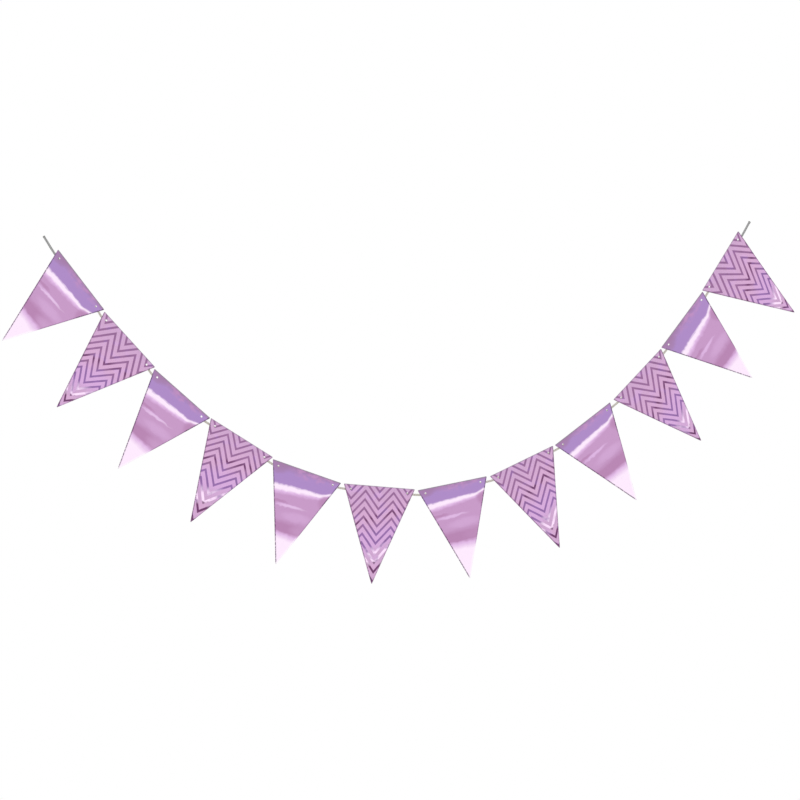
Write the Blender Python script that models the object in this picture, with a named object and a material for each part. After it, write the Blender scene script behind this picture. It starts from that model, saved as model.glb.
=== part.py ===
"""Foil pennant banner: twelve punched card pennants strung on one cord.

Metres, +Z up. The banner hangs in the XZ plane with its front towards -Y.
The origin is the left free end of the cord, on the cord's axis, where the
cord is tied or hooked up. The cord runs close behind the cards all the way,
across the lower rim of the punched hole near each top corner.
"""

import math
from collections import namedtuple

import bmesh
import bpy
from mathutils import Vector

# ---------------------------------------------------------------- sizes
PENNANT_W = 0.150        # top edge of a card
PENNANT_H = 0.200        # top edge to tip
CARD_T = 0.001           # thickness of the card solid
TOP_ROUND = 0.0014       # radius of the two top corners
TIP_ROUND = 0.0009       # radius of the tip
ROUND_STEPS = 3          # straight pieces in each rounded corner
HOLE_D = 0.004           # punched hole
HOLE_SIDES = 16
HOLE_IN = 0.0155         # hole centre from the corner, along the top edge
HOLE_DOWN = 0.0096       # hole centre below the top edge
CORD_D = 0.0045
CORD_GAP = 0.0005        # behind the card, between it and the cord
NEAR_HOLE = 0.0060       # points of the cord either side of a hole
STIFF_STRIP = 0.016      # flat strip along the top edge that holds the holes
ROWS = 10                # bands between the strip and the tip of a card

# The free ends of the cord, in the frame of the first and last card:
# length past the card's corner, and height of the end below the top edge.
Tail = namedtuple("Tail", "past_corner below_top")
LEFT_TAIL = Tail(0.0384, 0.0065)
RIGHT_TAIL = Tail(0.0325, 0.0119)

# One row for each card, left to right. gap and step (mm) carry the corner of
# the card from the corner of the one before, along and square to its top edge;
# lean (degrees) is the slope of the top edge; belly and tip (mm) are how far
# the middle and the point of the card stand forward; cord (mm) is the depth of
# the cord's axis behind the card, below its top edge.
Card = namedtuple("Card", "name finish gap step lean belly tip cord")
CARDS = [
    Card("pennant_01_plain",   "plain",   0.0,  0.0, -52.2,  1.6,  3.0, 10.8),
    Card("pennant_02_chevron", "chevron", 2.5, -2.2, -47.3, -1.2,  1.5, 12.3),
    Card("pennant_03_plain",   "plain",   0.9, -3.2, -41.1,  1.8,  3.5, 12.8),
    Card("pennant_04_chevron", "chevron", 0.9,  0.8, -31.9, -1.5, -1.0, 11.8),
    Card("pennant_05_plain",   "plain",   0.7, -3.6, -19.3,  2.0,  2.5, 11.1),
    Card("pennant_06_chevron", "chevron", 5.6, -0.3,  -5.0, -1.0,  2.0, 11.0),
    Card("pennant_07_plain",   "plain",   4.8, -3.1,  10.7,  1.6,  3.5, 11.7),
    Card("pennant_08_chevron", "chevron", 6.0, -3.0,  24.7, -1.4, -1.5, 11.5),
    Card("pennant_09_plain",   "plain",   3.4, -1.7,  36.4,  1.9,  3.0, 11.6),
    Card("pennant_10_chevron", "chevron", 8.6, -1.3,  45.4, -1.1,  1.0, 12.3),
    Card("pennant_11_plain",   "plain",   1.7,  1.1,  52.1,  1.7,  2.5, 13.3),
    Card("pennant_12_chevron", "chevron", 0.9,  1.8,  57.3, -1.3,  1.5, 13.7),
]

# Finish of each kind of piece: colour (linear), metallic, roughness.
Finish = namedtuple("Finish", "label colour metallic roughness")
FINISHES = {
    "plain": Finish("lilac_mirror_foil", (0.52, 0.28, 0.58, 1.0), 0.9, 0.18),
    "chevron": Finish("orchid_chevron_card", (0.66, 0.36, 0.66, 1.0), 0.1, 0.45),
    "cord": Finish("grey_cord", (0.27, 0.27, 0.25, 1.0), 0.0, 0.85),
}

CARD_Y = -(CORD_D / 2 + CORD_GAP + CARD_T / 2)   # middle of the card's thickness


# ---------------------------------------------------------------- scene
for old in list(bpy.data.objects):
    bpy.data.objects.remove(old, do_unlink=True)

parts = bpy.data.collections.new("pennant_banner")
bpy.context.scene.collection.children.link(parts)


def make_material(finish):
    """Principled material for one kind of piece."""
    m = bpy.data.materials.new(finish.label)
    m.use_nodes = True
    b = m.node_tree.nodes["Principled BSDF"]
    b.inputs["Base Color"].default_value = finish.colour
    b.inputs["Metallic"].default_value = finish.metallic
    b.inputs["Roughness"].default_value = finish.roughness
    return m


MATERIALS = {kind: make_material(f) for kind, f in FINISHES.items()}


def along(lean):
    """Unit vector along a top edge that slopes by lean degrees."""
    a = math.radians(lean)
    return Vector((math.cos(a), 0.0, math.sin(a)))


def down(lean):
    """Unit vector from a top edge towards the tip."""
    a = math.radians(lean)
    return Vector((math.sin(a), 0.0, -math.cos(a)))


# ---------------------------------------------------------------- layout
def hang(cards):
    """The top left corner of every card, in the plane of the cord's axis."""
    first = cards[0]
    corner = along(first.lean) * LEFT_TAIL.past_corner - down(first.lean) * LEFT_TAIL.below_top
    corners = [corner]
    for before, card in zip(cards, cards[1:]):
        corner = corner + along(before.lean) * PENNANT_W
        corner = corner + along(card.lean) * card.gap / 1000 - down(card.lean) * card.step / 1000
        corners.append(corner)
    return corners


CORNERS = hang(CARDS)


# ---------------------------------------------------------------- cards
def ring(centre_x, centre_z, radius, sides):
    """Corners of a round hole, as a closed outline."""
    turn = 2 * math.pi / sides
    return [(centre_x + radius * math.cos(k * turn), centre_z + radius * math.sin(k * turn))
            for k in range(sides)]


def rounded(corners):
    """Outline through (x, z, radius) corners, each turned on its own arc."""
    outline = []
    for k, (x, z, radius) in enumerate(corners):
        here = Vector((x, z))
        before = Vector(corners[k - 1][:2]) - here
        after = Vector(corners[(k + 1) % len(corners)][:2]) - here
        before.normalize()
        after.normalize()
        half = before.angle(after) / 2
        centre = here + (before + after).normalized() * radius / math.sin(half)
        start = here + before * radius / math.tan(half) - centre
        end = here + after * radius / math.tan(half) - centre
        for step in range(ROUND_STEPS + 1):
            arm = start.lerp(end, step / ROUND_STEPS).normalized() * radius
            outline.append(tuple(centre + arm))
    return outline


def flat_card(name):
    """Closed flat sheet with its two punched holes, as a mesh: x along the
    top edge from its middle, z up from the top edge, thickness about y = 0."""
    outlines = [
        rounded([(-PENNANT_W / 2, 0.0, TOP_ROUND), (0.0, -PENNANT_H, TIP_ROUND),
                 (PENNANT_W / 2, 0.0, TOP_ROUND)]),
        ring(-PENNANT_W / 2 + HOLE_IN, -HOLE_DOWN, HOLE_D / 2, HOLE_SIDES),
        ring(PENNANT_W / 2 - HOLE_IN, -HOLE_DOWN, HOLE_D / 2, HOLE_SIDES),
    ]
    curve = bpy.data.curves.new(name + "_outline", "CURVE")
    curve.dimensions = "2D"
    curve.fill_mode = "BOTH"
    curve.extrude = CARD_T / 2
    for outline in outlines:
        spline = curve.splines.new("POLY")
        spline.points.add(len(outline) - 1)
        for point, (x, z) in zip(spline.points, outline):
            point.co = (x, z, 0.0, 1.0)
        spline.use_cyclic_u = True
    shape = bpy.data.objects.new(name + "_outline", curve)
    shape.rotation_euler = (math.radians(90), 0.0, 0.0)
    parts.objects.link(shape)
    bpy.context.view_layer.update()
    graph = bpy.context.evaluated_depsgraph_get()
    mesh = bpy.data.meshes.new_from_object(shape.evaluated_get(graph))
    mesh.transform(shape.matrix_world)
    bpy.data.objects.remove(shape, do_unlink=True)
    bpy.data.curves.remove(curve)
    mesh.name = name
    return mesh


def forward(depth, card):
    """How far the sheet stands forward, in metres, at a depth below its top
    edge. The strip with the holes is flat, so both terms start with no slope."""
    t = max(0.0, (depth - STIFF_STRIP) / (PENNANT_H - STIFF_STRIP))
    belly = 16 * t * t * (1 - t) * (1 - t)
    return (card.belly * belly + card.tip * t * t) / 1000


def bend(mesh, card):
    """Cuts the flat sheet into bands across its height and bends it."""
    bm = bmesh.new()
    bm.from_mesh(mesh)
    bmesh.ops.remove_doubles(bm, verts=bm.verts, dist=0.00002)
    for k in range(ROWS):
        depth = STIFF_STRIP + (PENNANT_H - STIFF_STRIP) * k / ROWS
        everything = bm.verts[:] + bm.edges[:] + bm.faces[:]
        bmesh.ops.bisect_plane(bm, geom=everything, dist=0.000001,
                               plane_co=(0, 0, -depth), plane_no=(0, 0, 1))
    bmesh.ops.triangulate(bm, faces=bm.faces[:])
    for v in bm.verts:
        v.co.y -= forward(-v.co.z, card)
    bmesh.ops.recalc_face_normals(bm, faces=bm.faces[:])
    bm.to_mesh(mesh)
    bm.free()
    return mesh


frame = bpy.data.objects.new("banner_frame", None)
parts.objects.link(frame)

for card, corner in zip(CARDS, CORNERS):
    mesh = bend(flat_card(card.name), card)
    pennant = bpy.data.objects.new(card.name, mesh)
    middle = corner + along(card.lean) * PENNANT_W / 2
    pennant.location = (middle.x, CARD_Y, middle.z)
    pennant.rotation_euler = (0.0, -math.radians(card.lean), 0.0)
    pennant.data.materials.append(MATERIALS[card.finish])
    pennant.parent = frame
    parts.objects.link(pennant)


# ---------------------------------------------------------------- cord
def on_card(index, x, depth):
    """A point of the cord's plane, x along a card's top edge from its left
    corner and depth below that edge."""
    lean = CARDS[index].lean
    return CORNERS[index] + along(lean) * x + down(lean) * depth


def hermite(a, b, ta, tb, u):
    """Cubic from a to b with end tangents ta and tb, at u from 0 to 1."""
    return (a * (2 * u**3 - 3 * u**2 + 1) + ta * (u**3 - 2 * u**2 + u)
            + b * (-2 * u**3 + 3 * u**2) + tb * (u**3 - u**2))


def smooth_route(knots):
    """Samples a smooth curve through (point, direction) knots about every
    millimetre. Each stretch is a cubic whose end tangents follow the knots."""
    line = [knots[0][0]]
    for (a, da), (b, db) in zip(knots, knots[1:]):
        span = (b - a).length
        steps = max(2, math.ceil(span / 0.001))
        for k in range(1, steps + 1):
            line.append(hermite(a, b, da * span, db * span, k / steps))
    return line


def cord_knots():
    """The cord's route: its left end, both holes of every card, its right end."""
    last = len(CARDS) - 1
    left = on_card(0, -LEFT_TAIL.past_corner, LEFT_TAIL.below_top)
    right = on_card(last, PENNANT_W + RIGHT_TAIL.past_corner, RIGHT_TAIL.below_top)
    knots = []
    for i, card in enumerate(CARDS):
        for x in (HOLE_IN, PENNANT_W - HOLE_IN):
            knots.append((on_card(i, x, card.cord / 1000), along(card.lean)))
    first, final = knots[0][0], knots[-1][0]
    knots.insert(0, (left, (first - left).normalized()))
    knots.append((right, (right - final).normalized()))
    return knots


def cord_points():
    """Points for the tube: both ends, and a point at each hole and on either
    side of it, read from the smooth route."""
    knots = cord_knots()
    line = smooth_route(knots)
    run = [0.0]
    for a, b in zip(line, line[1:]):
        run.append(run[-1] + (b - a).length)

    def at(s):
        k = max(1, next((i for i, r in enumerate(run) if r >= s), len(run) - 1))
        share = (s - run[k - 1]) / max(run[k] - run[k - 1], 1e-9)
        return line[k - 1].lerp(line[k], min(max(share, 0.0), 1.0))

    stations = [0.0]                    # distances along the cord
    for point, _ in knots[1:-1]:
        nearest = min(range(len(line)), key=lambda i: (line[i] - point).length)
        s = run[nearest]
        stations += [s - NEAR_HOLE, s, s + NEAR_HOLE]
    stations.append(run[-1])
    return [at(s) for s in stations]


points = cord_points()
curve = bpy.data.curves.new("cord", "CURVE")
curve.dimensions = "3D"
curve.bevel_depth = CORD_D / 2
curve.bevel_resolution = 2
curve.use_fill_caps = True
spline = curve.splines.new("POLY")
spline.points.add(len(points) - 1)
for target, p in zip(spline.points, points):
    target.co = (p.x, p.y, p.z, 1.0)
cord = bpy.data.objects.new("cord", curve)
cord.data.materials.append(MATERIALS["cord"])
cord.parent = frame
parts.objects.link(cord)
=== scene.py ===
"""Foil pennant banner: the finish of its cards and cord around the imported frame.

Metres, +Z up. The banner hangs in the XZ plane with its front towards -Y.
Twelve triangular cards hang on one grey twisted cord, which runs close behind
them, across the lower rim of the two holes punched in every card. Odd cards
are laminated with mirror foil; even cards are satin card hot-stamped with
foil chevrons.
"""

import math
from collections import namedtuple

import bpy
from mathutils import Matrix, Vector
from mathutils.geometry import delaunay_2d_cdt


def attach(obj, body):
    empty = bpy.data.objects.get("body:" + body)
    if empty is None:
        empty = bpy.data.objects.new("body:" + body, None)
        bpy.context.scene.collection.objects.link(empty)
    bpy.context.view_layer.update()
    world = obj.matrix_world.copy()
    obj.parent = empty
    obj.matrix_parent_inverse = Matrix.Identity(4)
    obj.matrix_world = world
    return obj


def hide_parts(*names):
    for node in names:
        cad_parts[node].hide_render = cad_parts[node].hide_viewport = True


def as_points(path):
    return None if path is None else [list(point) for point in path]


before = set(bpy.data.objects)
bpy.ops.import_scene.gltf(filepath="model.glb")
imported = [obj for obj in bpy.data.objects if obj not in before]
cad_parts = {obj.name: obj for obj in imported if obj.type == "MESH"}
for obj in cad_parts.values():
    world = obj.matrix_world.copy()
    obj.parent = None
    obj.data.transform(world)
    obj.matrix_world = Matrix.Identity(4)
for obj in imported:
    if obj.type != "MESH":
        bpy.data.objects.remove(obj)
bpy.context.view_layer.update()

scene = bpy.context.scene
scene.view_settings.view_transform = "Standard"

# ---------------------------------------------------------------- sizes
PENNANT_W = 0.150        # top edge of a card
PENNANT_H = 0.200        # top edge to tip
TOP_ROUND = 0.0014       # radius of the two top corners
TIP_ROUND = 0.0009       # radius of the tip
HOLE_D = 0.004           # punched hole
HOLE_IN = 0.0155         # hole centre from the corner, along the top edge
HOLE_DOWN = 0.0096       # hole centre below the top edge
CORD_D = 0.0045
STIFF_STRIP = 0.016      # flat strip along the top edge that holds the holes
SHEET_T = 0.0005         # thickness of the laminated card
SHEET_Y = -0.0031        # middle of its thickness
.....
**Exercise**
Find the lines above holding the word "empty" and show them.

**Complete response**
    empty = bpy.data.objects.get("body:" + body)
    if empty is None:
        empty = bpy.data.objects.new("body:" + body, None)
        bpy.context.scene.collection.objects.link(empty)
    obj.parent = empty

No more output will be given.